# 房價預測 - 特徵工程
本次的課程將學習如何實作迴歸分析模型，目的是利用房子的相關資訊，來預測該房價；藉由此項專案將學會如何使用python裡的套件pandas和numpy來操作資料、並利用matplotlib、seaborn視覺化資料，以及用keras來搭建深度學習的模型。

### 環境提醒及備註
在執行本範例前請先確認Jupyter筆記本設置是否正確，首先點選主選單的「修改」─「筆記本設置」─「運行類別」，選擇「Python3」，同時將「硬件加速器」下拉式選單由「None」改成「GPU」，再按「保存」。

### 課程架構
在房價預測的專案中，將帶著學員建構一個深度學習的模型，並進行房價預測，主要包括以下四個步驟：

>1.   如何進行資料前處理(Processing)

>2.   如何實作探索式數據分析(Exploratory Data Analysis)

>3.   如何導入特徵工程(Feature Engineering)

>4.   如何選擇模型並評估其學習狀況(Model&Inference) 

---

**3.1 載入所需套件**

---

In [1]:
# 3-1
# 首先載入所需套件，一般會利用import (package_name) as (xxx) 來簡化套件名稱，使得之後呼叫它們時更方便

import numpy as np
import pandas as pd
import matplotlib.pyplot as plt
import seaborn as sns # 基於matplotlib提供更多高階視覺化的套件
from keras.models import Sequential
from keras.layers import Dense, Dropout
from keras.models import load_model

import warnings
plt.style.use('ggplot')
warnings.filterwarnings('ignore')
%matplotlib inline

  from ._conv import register_converters as _register_converters
Using TensorFlow backend.


In [2]:
# 3-2
# 可以用pandas裡面的函式來讀取csv檔，使用方法為pd.read_csv('檔案名稱')

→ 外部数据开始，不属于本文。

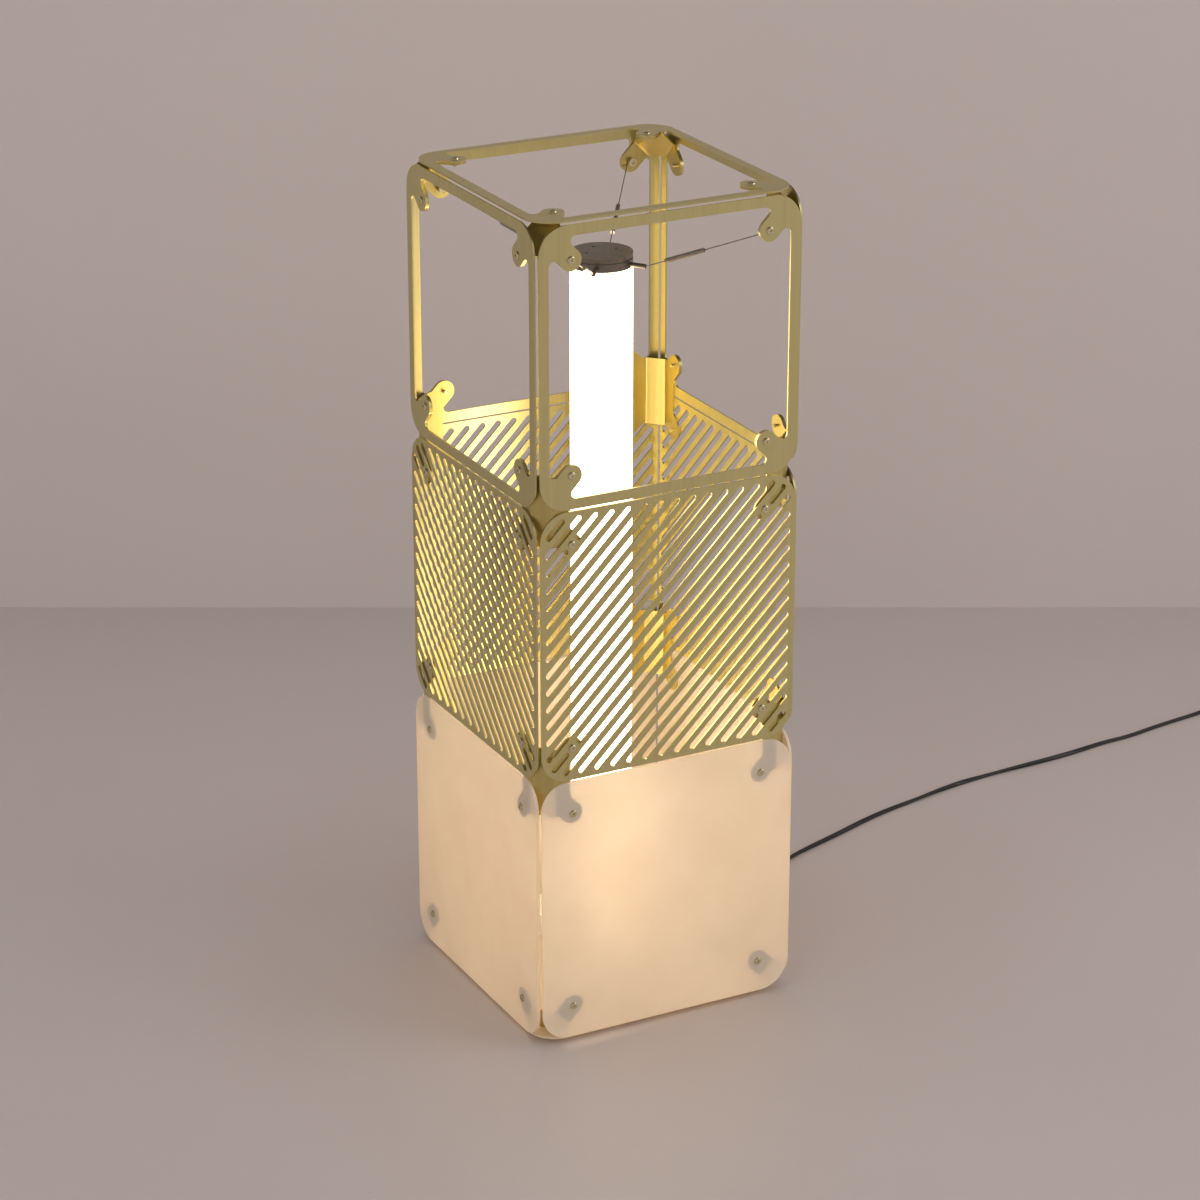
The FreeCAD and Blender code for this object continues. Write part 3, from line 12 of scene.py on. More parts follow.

train = pd.read_csv('train/train-v3.csv')
test = pd.read_csv('test/test-v3.csv')
valid = pd.read_csv('vaild/valid-v3.csv')

---

**3.2 處理outlier**

---

In [3]:
# 3-3

print ("Shape Of The Before Ouliers: ",train.shape)
train1 = train[np.abs(train['bathrooms']-train['bathrooms'].mean())<=(3*train['bathrooms'].std())] 
print ("Shape Of The After Ouliers: ",train1.shape)

Shape Of The Before Ouliers:  (12967, 23)
Shape Of The After Ouliers:  (12863, 23)


In [4]:
# 3-4

print ("Shape Of The Before Ouliers: ",train.shape)
train2 = train1[np.abs(train['sqft_living']-train['sqft_living'].mean())<=(3*train['sqft_living'].std())] 
print ("Shape Of The After Ouliers: ",train2.shape)

Shape Of The Before Ouliers:  (12967, 23)
Shape Of The After Ouliers:  (12758, 23)


In [5]:
# 3-5

print ("Shape Of The Before Ouliers: ",train.shape)
train3 = train2[np.abs(train['sqft_basement']-train['sqft_basement'].mean())<=(3*train['sqft_basement'].std())] 
print ("Shape Of The After Ouliers: ",train3.shape)

Shape Of The Before Ouliers:  (12967, 23)
Shape Of The After Ouliers:  (12670, 23)


---

**3.3 輸出訓練資料集**

---

In [6]:
# 3-6
train3.to_excel('train/train_new.xls')

-----